Task statement :: From the line that has "# wearer's left" down to the final line of the listing below, transcribe every line exactly, and only those.

Given information ::
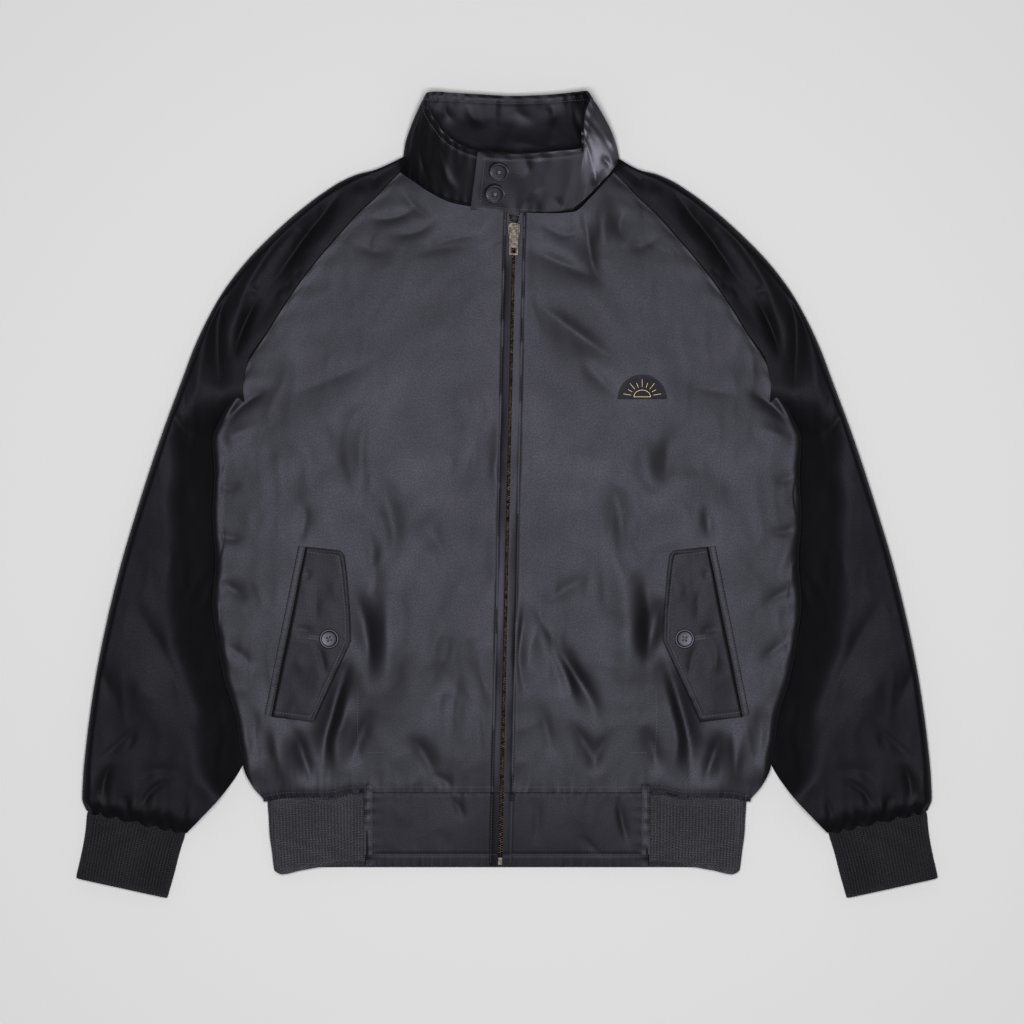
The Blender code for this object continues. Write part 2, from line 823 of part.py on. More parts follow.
def make_patch(front, material):
    """A half-moon on the wearer's left chest, with nothing on it."""
    points = []
    for n in range(7):
        angle = math.radians(84) * n / 6
        y = PATCH_CENTRE[1] + PATCH_RADIUS * math.sin(angle)
        half = PATCH_RADIUS * math.cos(angle)
        points.append([(PATCH_CENTRE[0] + half * (m / 3 - 1), y) for m in range(7)])
    return cloth("chest_patch", laid_on([front], points, PATCH), PATCH, material)


def make_button(name, face, x, y, material):
    """A four-hole button, turned from a profile, with a raised rim and a dished middle."""
    shape = bmesh.new()
    ring = [shape.verts.new((radius * MM, 0, z * MM)) for radius, z in BUTTON_PROFILE]
    edges = [shape.edges.new(pair) for pair in zip(ring, ring[1:])]
    bmesh.ops.spin(shape, geom=ring + edges, axis=(0, 0, 1), cent=(0, 0, 0), angle=math.tau, steps=24)
    bmesh.ops.remove_doubles(shape, verts=shape.verts, dist=1e-5)
    bmesh.ops.recalc_face_normals(shape, faces=shape.faces)
    mesh = bpy.data.meshes.new(name)
    shape.to_mesh(mesh)
    shape.free()
    button = add_object(name, mesh, material)
    point, normal = seat(face, x, y, BUTTON_PROFILE[4][0])
    turn = normal.to_track_quat("Z", "Y").to_matrix().to_4x4()
    drills = []
    for index in range(4):
        angle = math.radians(45 + 90 * index)
        hole_x, hole_y = BUTTON_HOLE_AT * math.cos(angle), BUTTON_HOLE_AT * math.sin(angle)
        corners = [math.tau * (k + 0.5) / 8 for k in range(8)]
        outline = [
            (hole_x + BUTTON_HOLE * math.cos(a), hole_y + BUTTON_HOLE * math.sin(a)) for a in corners
        ]
        drills.append(prism(f"{name}_hole_{index}", outline, -1, 4, material))
    place([button, *drills], Matrix.Translation(point * MM) @ turn)
    return combine(button, drills, "DIFFERENCE")


# --- Collar -------------------------------------------------------------------------------------


def collar_point(place_round, up):
    """A point on the collar's outer face, some way round its sections and up from its seam."""
    seam_x, seam_y, seam_z, top_x, top_y, top_z, out = along(COLLAR_SECTIONS, place_round)
    outwards = Vector((seam_x, seam_y - COLLAR_MIDDLE_Y, 0)).normalized()
    point = Vector((seam_x, seam_y, seam_z)).lerp(Vector((top_x, top_y, top_z)), up)
    return point + outwards * out * math.sin(math.pi * up)


def make_collar(material):
    rows = [
        [tuple(collar_point(n / COLLAR_STEPS, up)) for n in range(COLLAR_STEPS + 1)]
        for up in COLLAR_RISE
    ]
    return cloth("collar", rows, COLLAR, material, flip=True)


# --- Zip ----------------------------------------------------------------------------------------


def zip_level(faces, y):
    """The height of the cloth beside the zip."""
    beside = CHAIN_WIDTH / 2 + 2 * SEAM_GAP
    return min(heights(faces, zip_x(y) - beside, y) + heights(faces, zip_x(y) + beside, y))


def make_tape(name, side, faces, material):
    rows = []
    for y in TAPE_ROWS:
        inner = zip_x(y) + side * (CHAIN_WIDTH / 2 + SEAM_GAP)
        outer = inner + side * TAPE_WIDTH
        row = []
        for x in (inner, outer):
            low = min(heights(faces, x + 2 * side, y, 12))
            row.append((x, y, low - SHELL - TAPE_BELOW))
        rows.append(row)
    return cloth(name, rows, TAPE, material, flip=side < 0)


def make_chain(faces, material):
    half = CHAIN_WIDTH / 2
    rows = []
    for y in (HEM_EDGE_Y + 10, *TAPE_ROWS[1:]):
        x, z = zip_x(y), zip_level(faces, y) - 0.6
        low = z - CHAIN_THICK
        rows.append([(x - half, y, low), (x - half, y, z), (x + half, y, z), (x + half, y, low)])
    mesh = grid_mesh("zip_chain", rows, wrap=True)
    shape = bmesh.new()
    shape.from_mesh(mesh)
    bmesh.ops.holes_fill(shape, edges=shape.edges, sides=4)
    bmesh.ops.recalc_face_normals(shape, faces=shape.faces)
    shape.to_mesh(mesh)
    shape.free()
    return add_object("zip_chain", mesh, material, smooth=False)


def zip_frame(y, z):
    """A matrix that stands on the zip line, with its Y along it."""
    lean = math.atan2(ZIP_TOP[0] - ZIP_BOTTOM[0], ZIP_TOP[1] - ZIP_BOTTOM[1])
    return Matrix.Translation(Vector((zip_x(y), y, z)) * MM) @ Matrix.Rotation(-lean, 4, "Z")


def make_slider(matrix, material):
    """Upper and lower plate joined by the post between the two rows of teeth, and the bridge on top."""
    outline = [(-5.0, -9), (5.0, -9), (6.0, 0), (6.0, 7), (3.0, 9), (-3.0, 9), (-6.0, 7), (-6.0, 0)]
    upper = prism("zip_slider", outline, 0, 1.4, material, bevel=0.3)
    pieces = [
        prism("slider_lower", outline, -6.4, -5.0, material),
        prism("slider_post", rectangle(0, 5, 2.4, 5), -5.2, 0.2, material),
        prism("slider_leg_a", rectangle(0, 6, 3.6, 2.6), 1.2, 5.6, material),
        prism("slider_leg_b", rectangle(0, -5.4, 3.6, 2.2), 1.2, 5.6, material),
        prism("slider_bridge", rectangle(0, 0.4, 3.6, 13.8), 4.2, 5.8, material),
    ]
    place([upper, *pieces], matrix)
    return combine(upper, pieces, "UNION")


def make_pull(matrix, material):
    """A flat tag with a slot over the slider's bridge and a square window at its free end.

    Its origin is in the bar that lies under the bridge, on the axis that it swings about.
    """
    tag = prism("zip_pull", rectangle(0, -12.85, 9.4, 27.7), -0.7, 0.7, material, bevel=0.25)
    slot = prism("pull_slot", rectangle(0, -6.1, 5.2, 10.2), -2, 2, material)
    window = prism("pull_window", rectangle(0, -21.8, 5.8, 5.6), -2, 2, material)
    place([tag, slot, window], matrix)
    return combine(tag, [slot, window], "DIFFERENCE")


def make_zip_hardware(faces, material):
    slider_z = zip_level(faces, SLIDER_Y) + 1.2
    make_slider(zip_frame(SLIDER_Y, slider_z), material)
    make_pull(zip_frame(SLIDER_Y + 2.8, slider_z + 2.8), material)
    box_y = HEM_EDGE_Y + 5
    box = prism("zip_box", rectangle(0, 0, 4.8, 8), -3.2, 0, material, bevel=0.3)
    box.matrix_world = zip_frame(box_y, hem_band_z(box_y))


# --- The whole jacket ---------------------------------------------------------------------------


def main():
    clear_scene()
    look = make_materials()
    make_back(look["shell"])
    collar = outer_face(make_collar(look["shell"]))
    rib = outer_face(make_hem_rib(look["rib"]))
    fronts, bands = {}, {}
    for side, wearer in ((-1, "right"), (1, "left")):
        make_sleeve_front(f"sleeve_front_{wearer}", side, look["shell"])
        make_sleeve_back(f"sleeve_back_{wearer}", side, look["shell"])
        make_cuff(f"cuff_{wearer}", side, look["rib"])
        front = outer_face(make_front(f"front_{wearer}", side, look["shell"]))
        band = outer_face(make_hem_band(f"hem_band_{wearer}", side, look["shell"]))
        make_hem_tab(f"hem_tab_{wearer}", side, [front, band, rib], look["shell"])
        make_welt(f"pocket_welt_{wearer}", side, front, look["shell"])
        flap = outer_face(make_flap(f"pocket_flap_{wearer}", side, front, look["shell"]))
        button_x, button_y = FLAP_BUTTON
        make_button(f"pocket_button_{wearer}", flap, side * button_x, button_y, look["button"])
        make_tape(f"zip_tape_{wearer}", side, [front, band], look["tape"])
        fronts[side], bands[side] = front, band
    for name, (x, y) in zip(("upper", "lower"), COLLAR_BUTTONS):
        make_button(f"collar_button_{name}", collar, x, y, look["button"])
    make_patch(fronts[1], look["patch"])
    beside_zip = [*fronts.values(), *bands.values()]
    make_chain(beside_zip, look["brass"])
    make_zip_hardware(beside_zip, look["brass"])


main()
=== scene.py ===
import math

import bmesh
import bpy
import numpy as np
from mathutils import Matrix, Vector
from mathutils.bvhtree import BVHTree


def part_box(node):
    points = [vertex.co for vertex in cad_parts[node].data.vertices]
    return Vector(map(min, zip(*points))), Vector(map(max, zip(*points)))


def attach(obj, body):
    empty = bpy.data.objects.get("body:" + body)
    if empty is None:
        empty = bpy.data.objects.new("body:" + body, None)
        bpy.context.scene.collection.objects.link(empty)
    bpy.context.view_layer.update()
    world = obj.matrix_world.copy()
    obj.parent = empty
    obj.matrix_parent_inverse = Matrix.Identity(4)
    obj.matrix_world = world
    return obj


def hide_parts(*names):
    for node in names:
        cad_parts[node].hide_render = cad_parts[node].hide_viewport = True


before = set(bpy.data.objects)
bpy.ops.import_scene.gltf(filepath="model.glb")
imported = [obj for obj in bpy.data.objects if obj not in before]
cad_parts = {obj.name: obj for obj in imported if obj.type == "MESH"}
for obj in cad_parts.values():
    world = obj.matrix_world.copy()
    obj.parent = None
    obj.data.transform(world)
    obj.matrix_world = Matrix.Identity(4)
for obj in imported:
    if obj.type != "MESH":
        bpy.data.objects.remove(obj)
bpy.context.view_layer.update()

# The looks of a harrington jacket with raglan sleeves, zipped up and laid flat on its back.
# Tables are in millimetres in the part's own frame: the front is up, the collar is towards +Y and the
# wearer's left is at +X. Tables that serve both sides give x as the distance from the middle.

MM = 0.001
SIDES = ((-1, "right"), (1, "left"))

# Cloth and trim thicknesses
SHELL = 1.6
RIB = 2.4
COLLAR = 2.6
TAPE = 1.0
PATCH = 1.2
SEAM_GAP = 0.4  # between two pieces that are sewn edge to edge
LAY_GAP = 0.4  # between a piece and what it lies on

# --- Sizes of the cut pieces as they lie --------------------------------------------------------

HEM_SEAM_Y = -296.0
HEM_EDGE_Y = -370.0
NECK_POINT_Y = 282.0
ARMPIT_Y = 136.0
DOME_REACH = 110.0  # a front rises from its side to its middle over this width
ZIP_BOTTOM = (-7.0, HEM_EDGE_Y)
ZIP_TOP = (7.4, NECK_POINT_Y)
ZIP_END_Y = 281.0
ZIP_SHOWS = (2.2, 1.7)  # half of what shows of the zip, at the hem and at the chest
ZIP_TAPER = 330.0  # from the hem, it narrows from the one to the other over this length
ZIP_SUNK = 2.2  # the zip lies this far below the cloth beside it
TOOTH_PITCH = 2.35
TOOTH_SIZE = (3.3, 1.05, 2.3)
SLIDER_Y = 263.0
OPEN_FROM_Y = 264.0  # above this the two fronts part
OPEN_HALF = 5.5  # half of the opening at the neck
PLACKET = {-1: 9.5, 1: 10.5}  # from the zip's middle to the stitches that hold its tape
PLACKET_RISE = {-1: 2.6, 1: 1.0}  # how far the cloth stands up beside the teeth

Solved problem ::
# wearer's left is at +X. Tables that serve both sides give x as the distance from the middle.

MM = 0.001
SIDES = ((-1, "right"), (1, "left"))

# Cloth and trim thicknesses
SHELL = 1.6
RIB = 2.4
COLLAR = 2.6
TAPE = 1.0
PATCH = 1.2
SEAM_GAP = 0.4  # between two pieces that are sewn edge to edge
LAY_GAP = 0.4  # between a piece and what it lies on

# --- Sizes of the cut pieces as they lie --------------------------------------------------------

HEM_SEAM_Y = -296.0
HEM_EDGE_Y = -370.0
NECK_POINT_Y = 282.0
ARMPIT_Y = 136.0
DOME_REACH = 110.0  # a front rises from its side to its middle over this width
ZIP_BOTTOM = (-7.0, HEM_EDGE_Y)
ZIP_TOP = (7.4, NECK_POINT_Y)
ZIP_END_Y = 281.0
ZIP_SHOWS = (2.2, 1.7)  # half of what shows of the zip, at the hem and at the chest
ZIP_TAPER = 330.0  # from the hem, it narrows from the one to the other over this length
ZIP_SUNK = 2.2  # the zip lies this far below the cloth beside it
TOOTH_PITCH = 2.35
TOOTH_SIZE = (3.3, 1.05, 2.3)
SLIDER_Y = 263.0
OPEN_FROM_Y = 264.0  # above this the two fronts part
OPEN_HALF = 5.5  # half of the opening at the neck
PLACKET = {-1: 9.5, 1: 10.5}  # from the zip's middle to the stitches that hold its tape
PLACKET_RISE = {-1: 2.6, 1: 1.0}  # how far the cloth stands up beside the teeth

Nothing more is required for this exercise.